Intelligent zaniness along the lines of Patrick Dewitt’s last novel, The Sisters Brothers is hard to come by, so always appreciated. With more than a few shades of The Grand Budapest Hotel, Undermajordomo Minor delivers eccentricities and cleverness to spare, while retaining true heart, well, at its heart. It’s a quick and entertaining adventure through the Carpathian mountains.
This is a strange book. 17 year old Lucien (Lucy) Minor, compulsive liar and village mollycoddle, leaves home to take a post in the far away Castle Von Aux. Oddness and adventure ensues. Charming and occasionally absurd Undermajordomo Minor is an amalgamation of bildungsroman, fable, adventure tale, and comedy of manners. There is something very Edward Gorey about this one, others have compared it to Wes Anderson’s Grand Budapest Hotel and I totally get that too. Lively prose and laugh out loud dialogue throughout.

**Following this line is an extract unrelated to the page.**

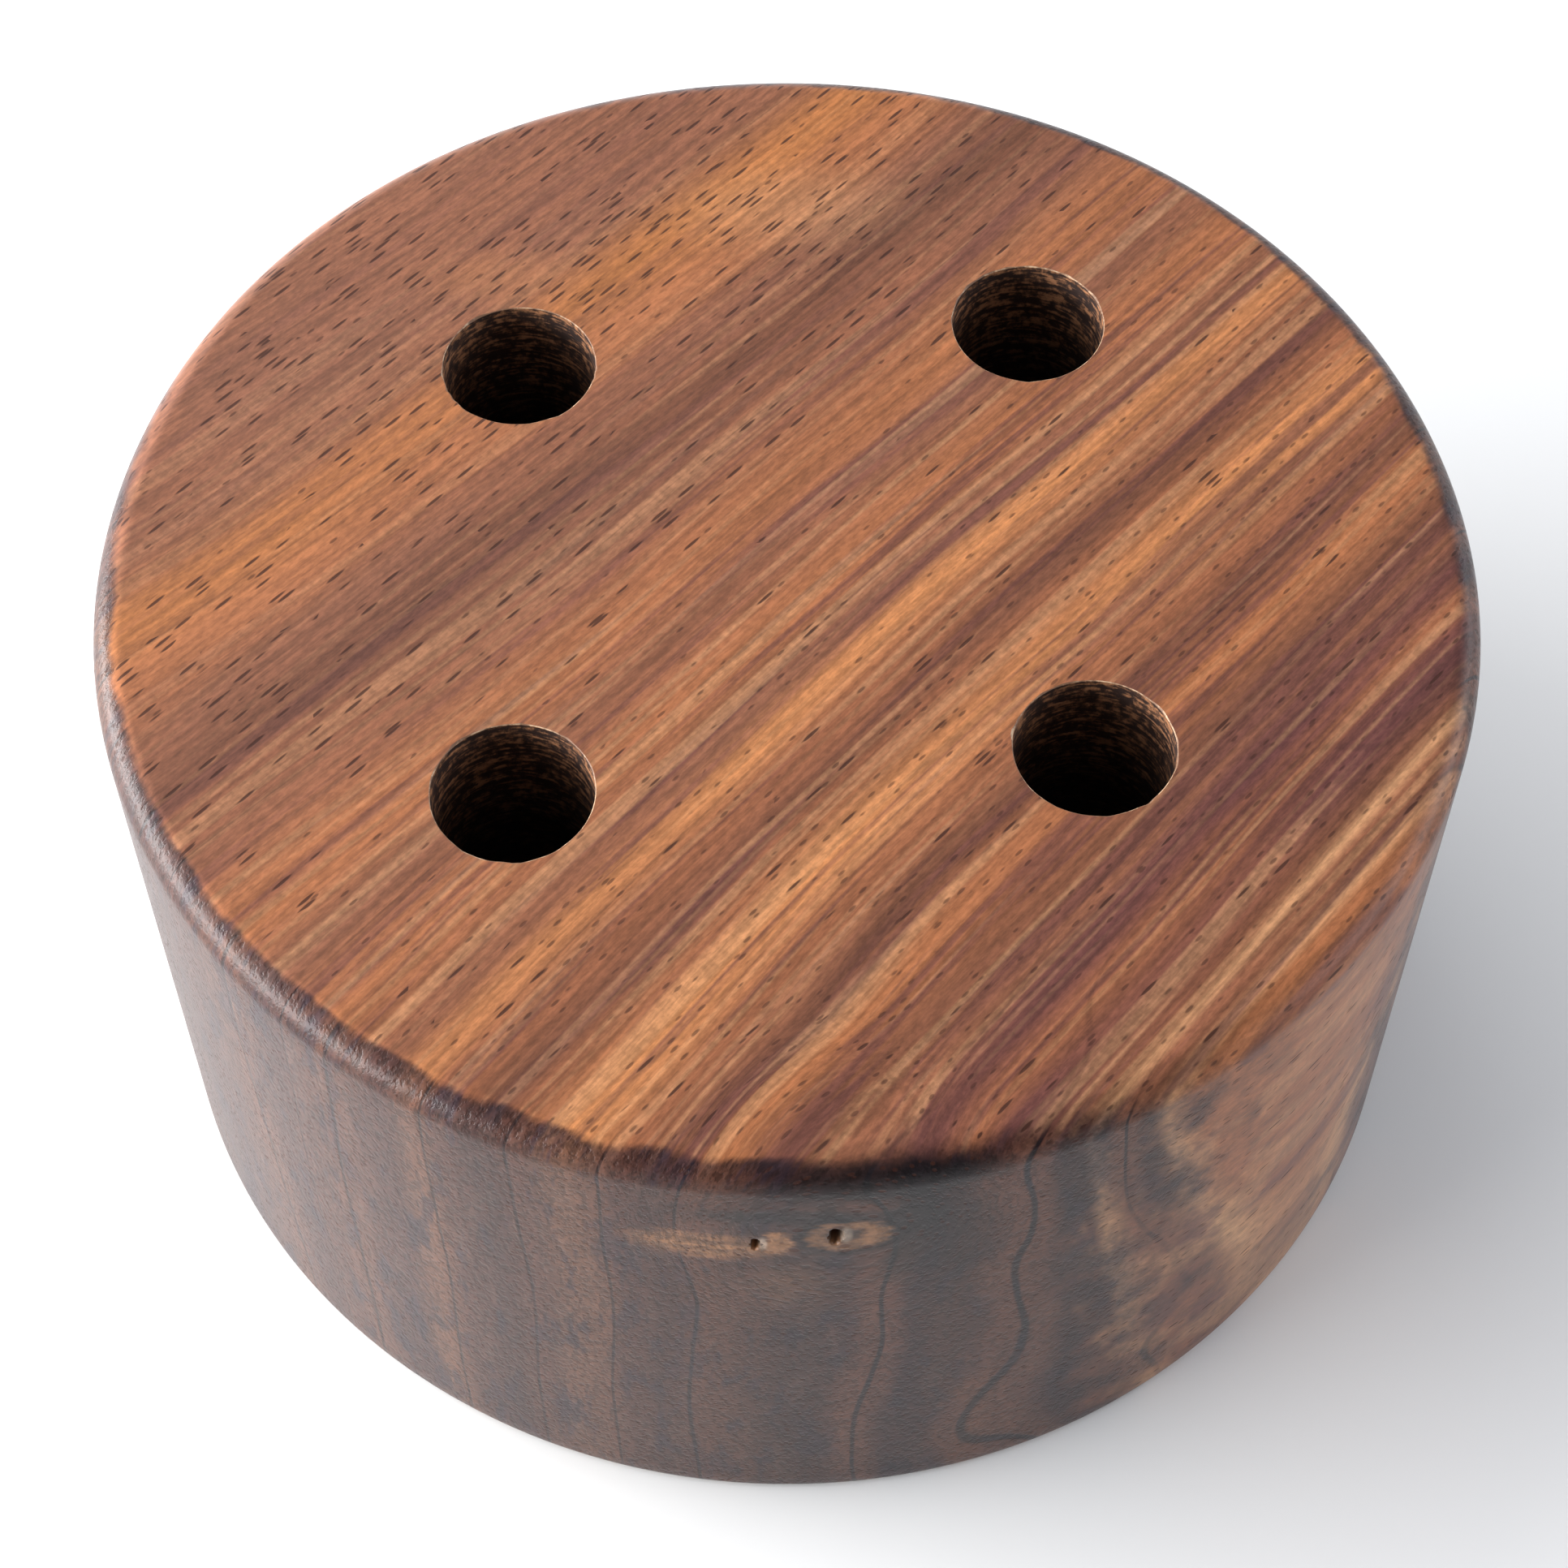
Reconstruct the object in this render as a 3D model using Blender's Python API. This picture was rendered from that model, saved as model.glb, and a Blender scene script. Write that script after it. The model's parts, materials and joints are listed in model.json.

“With dry and witty dialogue worthy of a Monty Python movie, this wonderful novel takes some getting used to, but once you fall into this world you will not want to come back out. A remote castle, a crazy Baron, an incredibly incompetent cook, and a lovely village girl -- what else could the young narrator Lucien, known as Lucy, need for a good story? Of course, the fact that he's a compulsive liar makes things more interesting, too. Dewitt, the author of The Sisters Brothers, once again crafts an unusual and wholly entertaining story that is sure to surprise and delight his growing legion of fans.”